The article has not been blocked by Indian government but by Indian judiciary system with a trial, there's a difference. Also trials in India take a lot of time and conclusions are reached after much thought.

Also Wikipedia does not have a good track record of its editors free from misleading articles for defamation and propaganda. I won't trust at all the article in Wikipedia about the war between Wikipedia and ANI. The article (archive) already seems to present the court in a bad flavour.

  • sunshowers 19 hours ago

    In India like in many other countries, the judiciary is one of the three branches of government. As an Indian citizen I certainly don't trust the Indian judiciary to be impartial when it comes to literally ANI.

    • madebymaya 19 hours ago

      the opening statement is your opinion which is obviously incorrect, stated as if it's factual. In India, as in many countries that follow rule of law, judiciary is independent from government. It's the third pillar of democracy not government.

      Classic Doctrine of separation of powers.
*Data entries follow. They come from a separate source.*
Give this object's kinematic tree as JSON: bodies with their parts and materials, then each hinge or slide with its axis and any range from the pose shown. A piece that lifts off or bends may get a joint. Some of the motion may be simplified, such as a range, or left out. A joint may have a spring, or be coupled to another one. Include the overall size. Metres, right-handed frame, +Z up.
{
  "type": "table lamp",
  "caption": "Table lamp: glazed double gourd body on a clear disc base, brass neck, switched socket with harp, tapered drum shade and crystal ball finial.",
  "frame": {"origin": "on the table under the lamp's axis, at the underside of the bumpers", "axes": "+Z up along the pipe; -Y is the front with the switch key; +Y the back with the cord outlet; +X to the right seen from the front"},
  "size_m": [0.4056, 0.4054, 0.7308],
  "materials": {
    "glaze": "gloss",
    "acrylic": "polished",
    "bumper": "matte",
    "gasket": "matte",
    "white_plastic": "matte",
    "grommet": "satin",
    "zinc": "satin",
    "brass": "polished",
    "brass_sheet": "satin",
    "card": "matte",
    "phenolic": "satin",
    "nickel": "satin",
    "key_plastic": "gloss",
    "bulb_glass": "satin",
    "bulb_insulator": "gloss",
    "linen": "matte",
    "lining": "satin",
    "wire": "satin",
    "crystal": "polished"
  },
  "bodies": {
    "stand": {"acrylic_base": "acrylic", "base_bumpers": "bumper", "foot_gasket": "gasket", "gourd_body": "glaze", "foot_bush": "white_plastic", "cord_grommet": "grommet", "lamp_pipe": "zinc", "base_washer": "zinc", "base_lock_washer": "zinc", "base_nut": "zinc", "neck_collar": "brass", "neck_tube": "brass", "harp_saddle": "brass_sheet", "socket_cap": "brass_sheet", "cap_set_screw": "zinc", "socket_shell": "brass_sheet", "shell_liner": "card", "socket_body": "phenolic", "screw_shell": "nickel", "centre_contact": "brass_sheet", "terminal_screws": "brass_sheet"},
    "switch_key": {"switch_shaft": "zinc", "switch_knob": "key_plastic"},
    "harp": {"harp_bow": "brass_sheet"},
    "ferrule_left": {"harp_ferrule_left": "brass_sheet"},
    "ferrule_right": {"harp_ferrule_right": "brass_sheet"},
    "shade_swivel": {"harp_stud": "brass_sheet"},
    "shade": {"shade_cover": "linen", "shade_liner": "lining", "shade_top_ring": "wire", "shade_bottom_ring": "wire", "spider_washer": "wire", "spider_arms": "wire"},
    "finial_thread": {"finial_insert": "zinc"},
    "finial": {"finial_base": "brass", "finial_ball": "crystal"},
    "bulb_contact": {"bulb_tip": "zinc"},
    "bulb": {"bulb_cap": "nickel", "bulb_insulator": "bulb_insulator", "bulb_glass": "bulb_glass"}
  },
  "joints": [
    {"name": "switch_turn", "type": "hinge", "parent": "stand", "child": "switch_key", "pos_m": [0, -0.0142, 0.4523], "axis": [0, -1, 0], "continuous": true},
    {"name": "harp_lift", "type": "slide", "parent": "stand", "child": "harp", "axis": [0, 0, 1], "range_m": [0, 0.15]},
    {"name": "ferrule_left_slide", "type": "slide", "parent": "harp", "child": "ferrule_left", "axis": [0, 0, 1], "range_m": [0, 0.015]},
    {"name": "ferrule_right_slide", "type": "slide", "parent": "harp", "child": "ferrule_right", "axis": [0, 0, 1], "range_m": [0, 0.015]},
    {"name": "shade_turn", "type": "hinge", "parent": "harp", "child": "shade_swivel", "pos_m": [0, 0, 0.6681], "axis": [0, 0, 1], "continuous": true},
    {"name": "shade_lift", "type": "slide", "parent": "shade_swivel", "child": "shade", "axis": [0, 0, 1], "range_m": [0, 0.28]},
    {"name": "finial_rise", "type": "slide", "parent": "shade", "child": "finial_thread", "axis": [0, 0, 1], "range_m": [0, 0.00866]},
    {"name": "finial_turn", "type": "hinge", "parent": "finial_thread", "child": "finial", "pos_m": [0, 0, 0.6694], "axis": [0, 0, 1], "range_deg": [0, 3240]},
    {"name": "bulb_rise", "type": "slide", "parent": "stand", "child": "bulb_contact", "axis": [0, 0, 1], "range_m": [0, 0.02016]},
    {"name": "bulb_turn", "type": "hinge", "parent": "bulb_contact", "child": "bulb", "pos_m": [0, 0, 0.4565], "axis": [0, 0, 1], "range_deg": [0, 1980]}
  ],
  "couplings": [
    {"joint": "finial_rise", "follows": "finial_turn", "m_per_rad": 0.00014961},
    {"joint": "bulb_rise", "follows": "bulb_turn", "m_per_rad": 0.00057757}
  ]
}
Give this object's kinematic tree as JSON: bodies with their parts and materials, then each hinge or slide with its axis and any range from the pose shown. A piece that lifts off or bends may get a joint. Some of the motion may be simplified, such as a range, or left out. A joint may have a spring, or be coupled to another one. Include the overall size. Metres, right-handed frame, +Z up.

      the latter part of the statement is clearly given as your opinion which of course one is free to carry.

      • hm64 18 hours ago

        > judiciary is independent from government

        Correction: The judiciary is independent from the legislative branch of the government, but it functions alongside the executive and legislative branches as part of the Indian government. While the separation of powers is fundamental, it’s important to acknowledge that the existence of this structure doesn’t automatically guarantee impartiality or independence in practice.

  • EasyMark a day ago

    That’s fine but why do they think they have jurisdiction over the entire planet?

    • utkarsh858 a day ago

      Yeah that is wrong, but many are under the impression that Indian government has started stomping on free speech and that the judiciary are just completely whimsical.